Week 8: principles of immunodetection; Radioimmune Assay, Enyzme Linked Immune Sorbant Assay (ELISA) and Western blot: Laboratory: detection of affinity chromatography-purified recombinant proteins by Western blot.

Week 9: completion of previous laboratory exercise and review of experimental results; students’ presentations.

Week 10: final exam-theory and practice.

Mode of Instruction
Short lectures, laboratory practices, tutorials and assignment presentations.
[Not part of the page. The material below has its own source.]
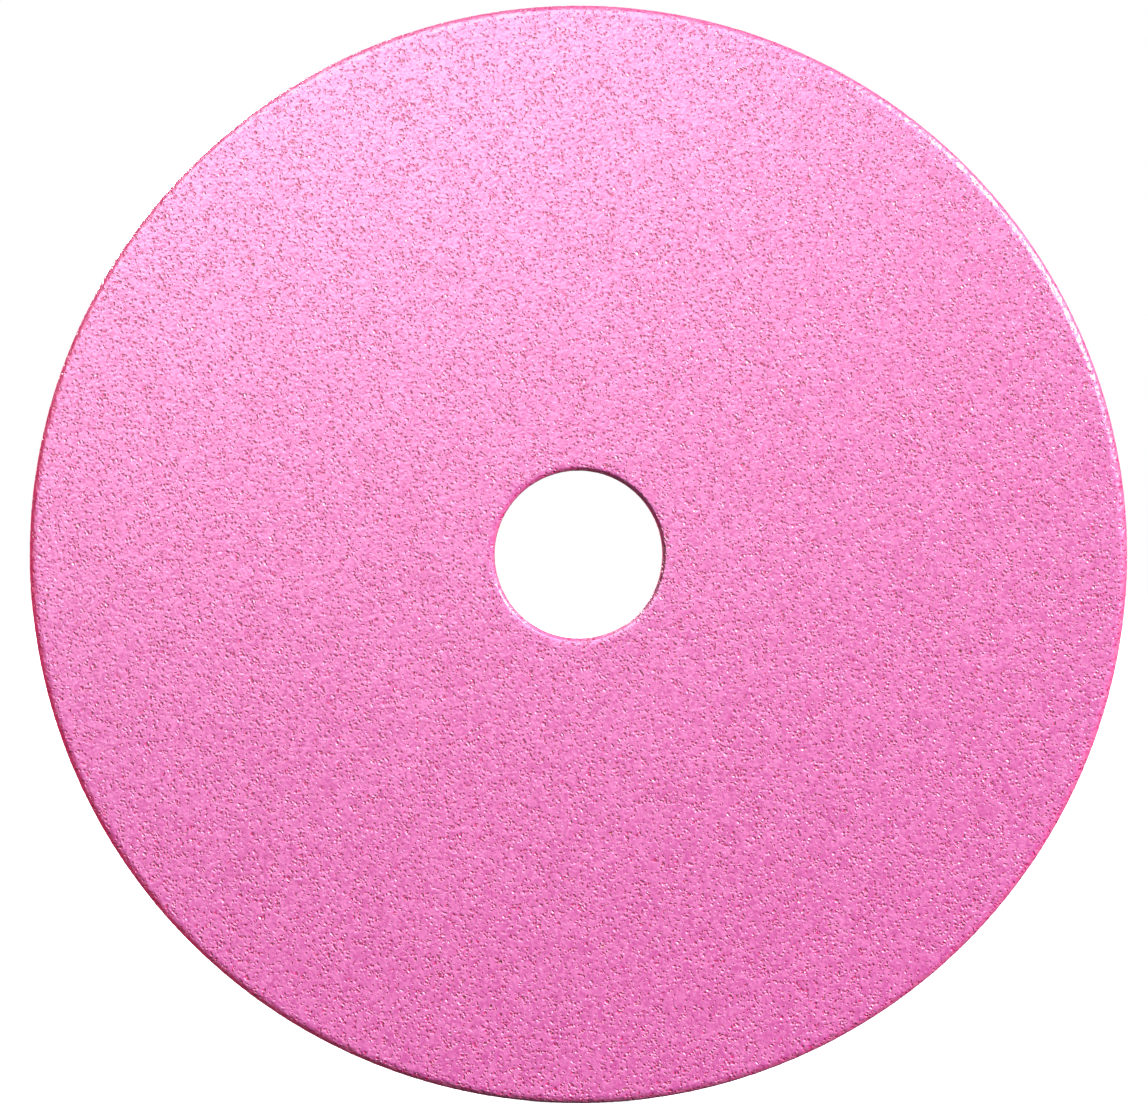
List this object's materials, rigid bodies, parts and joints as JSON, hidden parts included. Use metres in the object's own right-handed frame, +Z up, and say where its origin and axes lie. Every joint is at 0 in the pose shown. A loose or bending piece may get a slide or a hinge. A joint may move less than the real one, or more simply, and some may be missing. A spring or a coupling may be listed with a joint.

Discussions

Prescribed Texts
To be introduced by the instructor

Reference Material
Prescribed text books, Laboratory experiment notes in form of procedures and reports

Required Supplies
Laboratory coat, safety glasses

Promotion Policy

Grading Policy
A+ 90%  to  100%
A 80%  to  89%
B+ 75%  to  79%
B 70%  to  74%
C+ 65%  to  69%
C 60%  to  64%
D+ 55%  to  59%
D 50%  to  54%
F 0%    to  49% (Not a Pass)
EXC Excellent
SAT Satisfactory
UNSAT Unsatisfactory

For further information, see a copy of the Academic Policy, available online ( or at Seneca's Registrar's Offices.

Modes of Evaluation

  • Assignments are due at the beginning of the class on which they are due.
  • A late penalty of 10% per day is assessed for late assignments, including those not handed in at the beginning of class when due.
  • Material will not be accepted after one week following the due date and/or when the marked material is returned to students, whichever comes first.
  • Assignments are to be prepared by computer.

Absenteeism and Exams/Quizzes
  • Students should be aware that absenteeism almost guarantees an inability to achieve satisfactory grades.
  • Students who are absent for an examination due to an emergency (e.g., motor vehicle accident, hospitalization or death in the family) may provide official documentation within five days of the missed exam and be provided a deferred exam at a later date.  Official documentation includes a death notice or an original doctor’s certificate identifying the date, length of time expected absence and the specific reason for the absence.  Examinations missed without official documentation and approval result in a grade of zero.
  • There are no deferred options for missed quizzes.  The value of missed quizzes, at the discretion of the Faculty, will be added to other evaluation components.

English Proficiency
  • All written work should demonstrate the following characteristics for clarity and conciseness:
-writing is consistent with the rules of English grammar
-spelling and punctuation are correct
-sentences are structured correctly
-main ideas are supported with specific, relevant examples and reasons
-work flows logically through supporting statements/paragraphs
-work is arranged in correct format (e.g., as a report, essay)
-up to 10% of the final grade may be deducted on all work if the above English competencies are not met.

Format for Assignments
  • Students must use the standard, APA style for quoting sources.   Help is available at:

Laboratory Attendance
The laboratory component is essential and therefore it is strongly recommended that you attend all labs.  Any missed labs must be supported with a legal document with three days of the lab.  Any student who fails to attend more than 2 laboratory classes for a 10 week subject will not pass the subject.    

Laboratory Safety
Students are required to review and understand the safety procedures and guidelines outlined on the first class and sign the sheet to this effect before beginning work in the laboratory.  Students must also wear a lab coat and safety glasses when conducting experiments.
A student who arrives without the proper safety equipment will not be permitted to participant in the lab but will be asked to leave the class.  The student will receive no grade for the lab missed.

Grading is based on the following marking scheme:
Laboratory reports 20%
Assignments   10%
Midterm test 30%
Final Exam  40%

Note: Two Labs (experimental reports) each worth 20% of final mark. The requirements of the reports are presented in writing at the beginning of the class.


Other Evaluation Considerations
The student is expected to comply with the Safety Rules for working in the laboratory, sign the safety contract, and WILL NOT UNDER ANY CIRCUMSTANCES WEAR CONTACT LENSES in the laboratory. The student will know where all safety equipment is located in the laboratory and will be familiar with WHIMIS concepts and signage.